**Required work**
Write out every line of the material exactly as it appears.

**Source material**

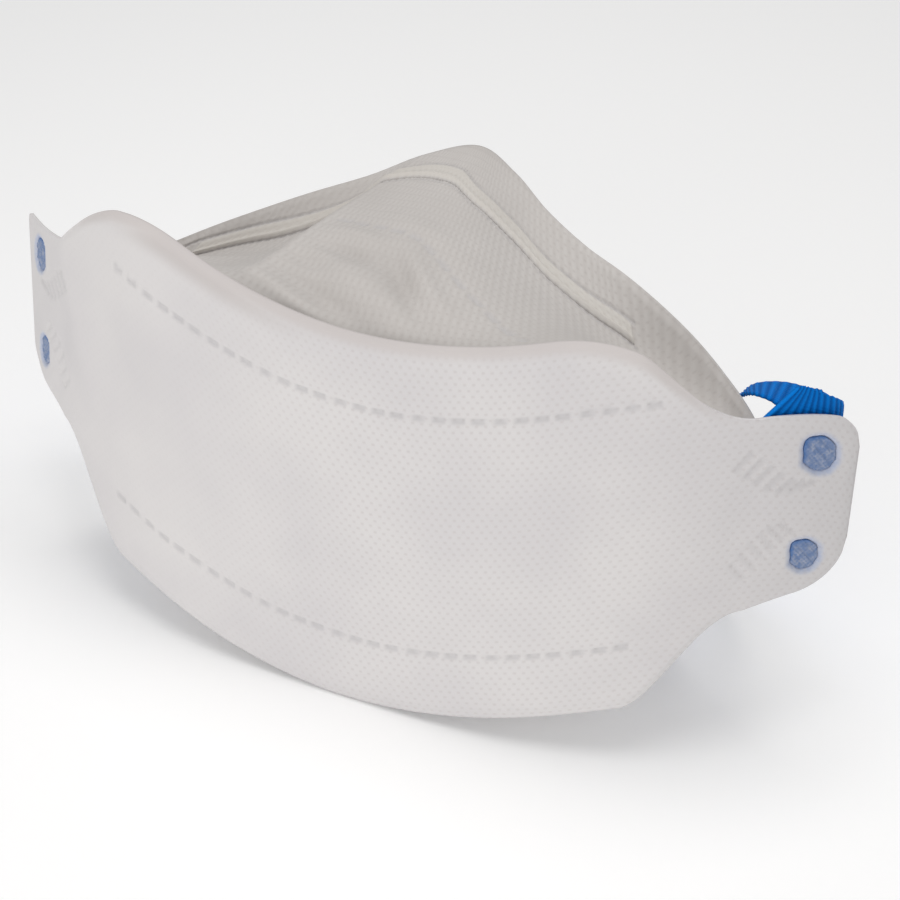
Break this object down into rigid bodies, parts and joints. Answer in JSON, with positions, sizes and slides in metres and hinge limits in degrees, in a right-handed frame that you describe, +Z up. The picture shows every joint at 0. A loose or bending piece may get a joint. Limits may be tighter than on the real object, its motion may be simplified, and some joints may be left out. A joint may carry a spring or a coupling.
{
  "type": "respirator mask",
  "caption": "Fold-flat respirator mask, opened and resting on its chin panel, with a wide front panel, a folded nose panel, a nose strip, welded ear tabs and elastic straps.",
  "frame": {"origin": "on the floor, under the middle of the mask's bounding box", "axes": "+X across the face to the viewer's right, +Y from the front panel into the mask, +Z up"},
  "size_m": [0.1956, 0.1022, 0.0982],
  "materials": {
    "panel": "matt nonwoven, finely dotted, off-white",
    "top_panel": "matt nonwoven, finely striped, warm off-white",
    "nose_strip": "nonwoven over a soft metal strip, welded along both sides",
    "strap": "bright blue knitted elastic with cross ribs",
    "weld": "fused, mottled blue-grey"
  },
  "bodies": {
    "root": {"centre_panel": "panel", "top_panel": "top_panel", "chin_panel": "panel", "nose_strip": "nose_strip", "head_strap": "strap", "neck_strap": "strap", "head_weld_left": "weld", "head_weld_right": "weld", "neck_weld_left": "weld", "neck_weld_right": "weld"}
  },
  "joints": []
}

**Solution to this exercise**
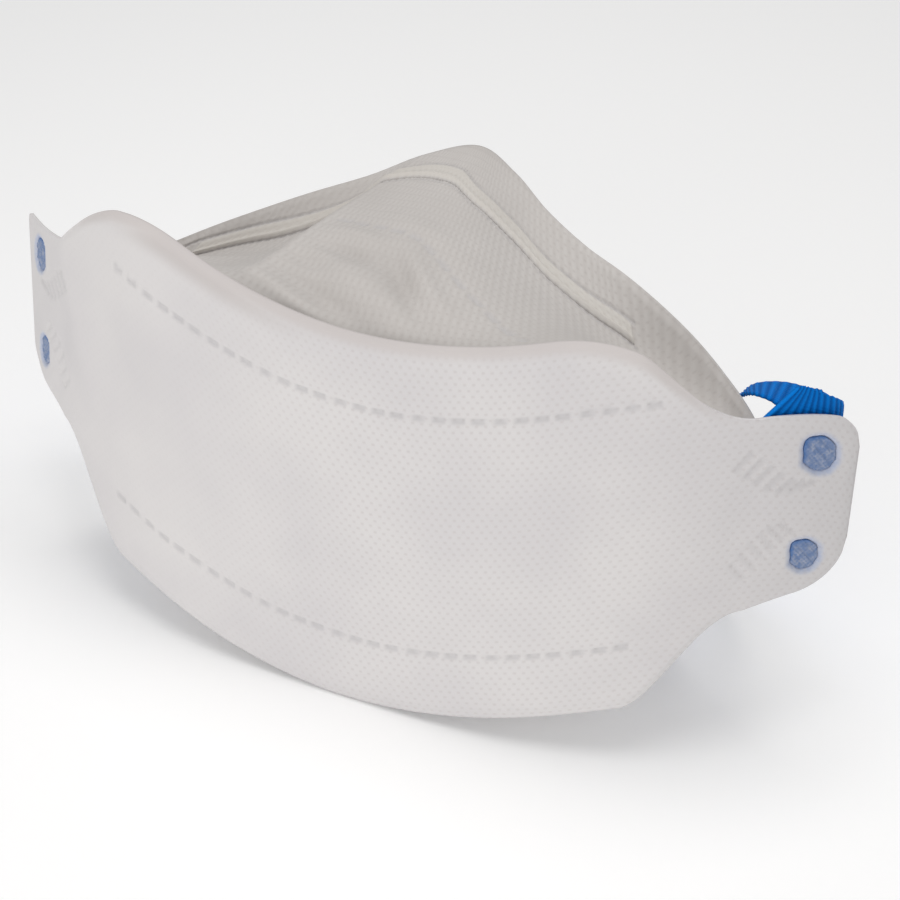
Break this object down into rigid bodies, parts and joints. Answer in JSON, with positions, sizes and slides in metres and hinge limits in degrees, in a right-handed frame that you describe, +Z up. The picture shows every joint at 0. A loose or bending piece may get a joint. Limits may be tighter than on the real object, its motion may be simplified, and some joints may be left out. A joint may carry a spring or a coupling.
{
  "type": "respirator mask",
  "caption": "Fold-flat respirator mask, opened and resting on its chin panel, with a wide front panel, a folded nose panel, a nose strip, welded ear tabs and elastic straps.",
  "frame": {"origin": "on the floor, under the middle of the mask's bounding box", "axes": "+X across the face to the viewer's right, +Y from the front panel into the mask, +Z up"},
  "size_m": [0.1956, 0.1022, 0.0982],
  "materials": {
    "panel": "matt nonwoven, finely dotted, off-white",
    "top_panel": "matt nonwoven, finely striped, warm off-white",
    "nose_strip": "nonwoven over a soft metal strip, welded along both sides",
    "strap": "bright blue knitted elastic with cross ribs",
    "weld": "fused, mottled blue-grey"
  },
  "bodies": {
    "root": {"centre_panel": "panel", "top_panel": "top_panel", "chin_panel": "panel", "nose_strip": "nose_strip", "head_strap": "strap", "neck_strap": "strap", "head_weld_left": "weld", "head_weld_right": "weld", "neck_weld_left": "weld", "neck_weld_right": "weld"}
  },
  "joints": []
}